For the past year, I have been hearing reports about a) the insane number of people watching YouTube and b) the insane cost of running YouTube (specifically the cost of bandwidth).
About a week ago, I started to see articles about a possible purchase of YouTube by Google.
Yesterday, the articles confirming the purchase began (including a video of the two slacker founders on YT).
Now there is a wave of articles by and about the people who didn't buy YouTube telling everyone who will listen why it was stupid to purchase YouTube.
Hmmm...
garbage in; garbage out
I dont have a spreadsheet analysis proving that this was a smart move by Google but listening to many of the critics, I dont think they have one either. Or if they do, they arent measuring the right things.
As an idea, YouTube is a no-brainer. It's not that hard to build a website to shares videos, and other companies, including Google, have done so. Thus if your argument is a cost of replacement estimate, you would conclude that it is much cheaper to build your own YouTube than to buy theirs for $1.3B.
But that is the wrong argument. Google didnt buy a video sharing website; they bought the millions of eye-balls using a video sharing website. (In fact, google already had a video sharing website but consumers were too busy on YouTube to care much.)
another advertising channel
Who is the most valuable and most difficult to reach consumer demographic? People under 30. Are those consumers watching 60 Minutes or re-runs of Murder She Wrote on network TV? Not unless those shows are on YouTube.
YouTube is valuable because reaching the people who use it are valuable. In this way, buying YouTube is totally consistent with Google's business model. Google sells advertising and YT represents a big venue for advertising much like buying all the billboards in the country or buying rights to show commercials before movies in the theater. The value of YouTube is determined by how much incremental advertising Google can sell to YT users - information I am not privy to but Google must think is huge.
copyright policia
The other issue the critics keep raising is copyright. They argue that YT is worthless because the MPAA or RIAA will eventually sue them to death like they did to Napster. This is another lame argument.
First off, YT is not Napster. YT is not about sharing perfect digital copies of DVD movies or about streaming entire sitcoms. YT is about taking a scene from select material and sharing it or adding to it and then sharing it. This is very different from Napster and it is actually good for the copyright companies.

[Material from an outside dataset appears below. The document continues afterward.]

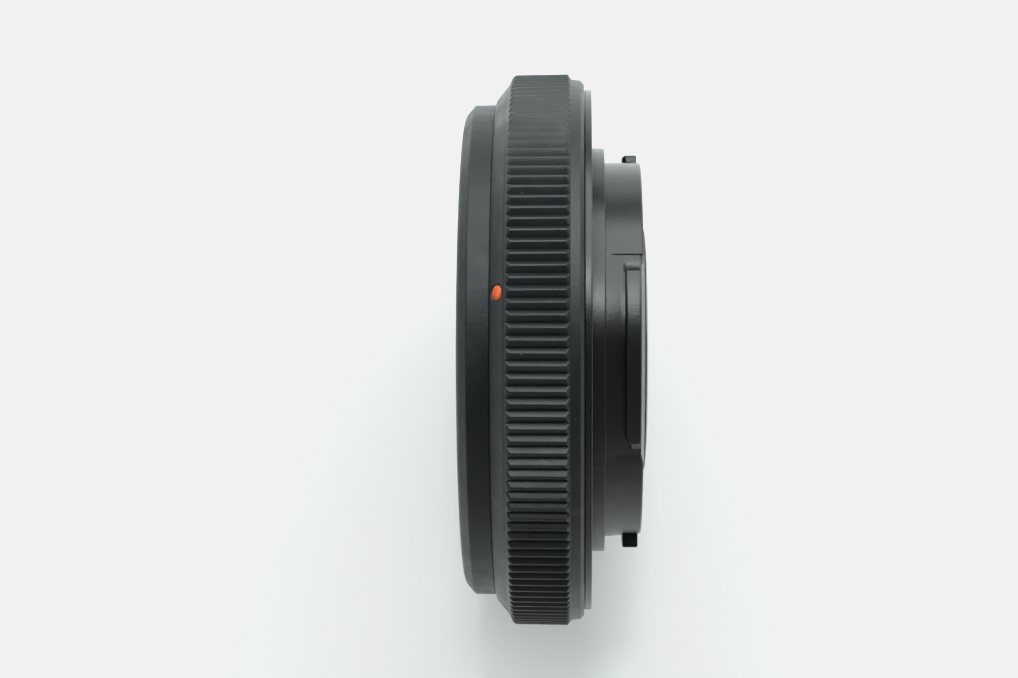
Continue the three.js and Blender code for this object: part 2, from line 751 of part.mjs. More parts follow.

YT is free advertising! YT is fan-ware in the same way the mod-community made free games using the Half-Life engine which allowed Valve to continue selling HL for YEARS after the game itself was a has-been. The fans kept it alive and profitable. If Valve would have quashed the fan community they would have lost goodwill and good money.
That is the pro-argument for YT. The con argument is this: Do you want to be the company that puts YT out of business with lawsuits? When you take away YT and create tens of millions of angry consumers, how will your corporate brand be rewarded? Hint: you probably wont get a raise that year.
YT has reached a level of size that stopping it will be punished by consumers not rewarded. Most people see the YT material as creative and positive; not as stealing. It will be hard to convince people otherwise. Sure some material will be over the lines and YT will remove it but the site itself will not falter due to individual instances.
first-movers
The argument that I am not hearing is the most interesting to me. What does the YouTube case say about the 1st mover vs 2nd mover advantage?
Typical business case studies show that the first company blazes the trail and then gets killed by the second company. The first company does the heavy lifting to create a marketplace. The second company learns from their mistakes, doesnt need to spend on creating the market, and provides a better, cooler, newer product.
The iPod is a good example of this phenomenon as is Friendster. Friendster started the social networking craze but proceeded to get blown away by MySpace.
YT on the other hand contradicts this conventional thinking. Why? Was it luck or timing? Or is there something unique about buzz? YT got the users and generated the buzz and it worked.
Buzz is an extremely valuable commodity even if it is hard to fit into an Excel table.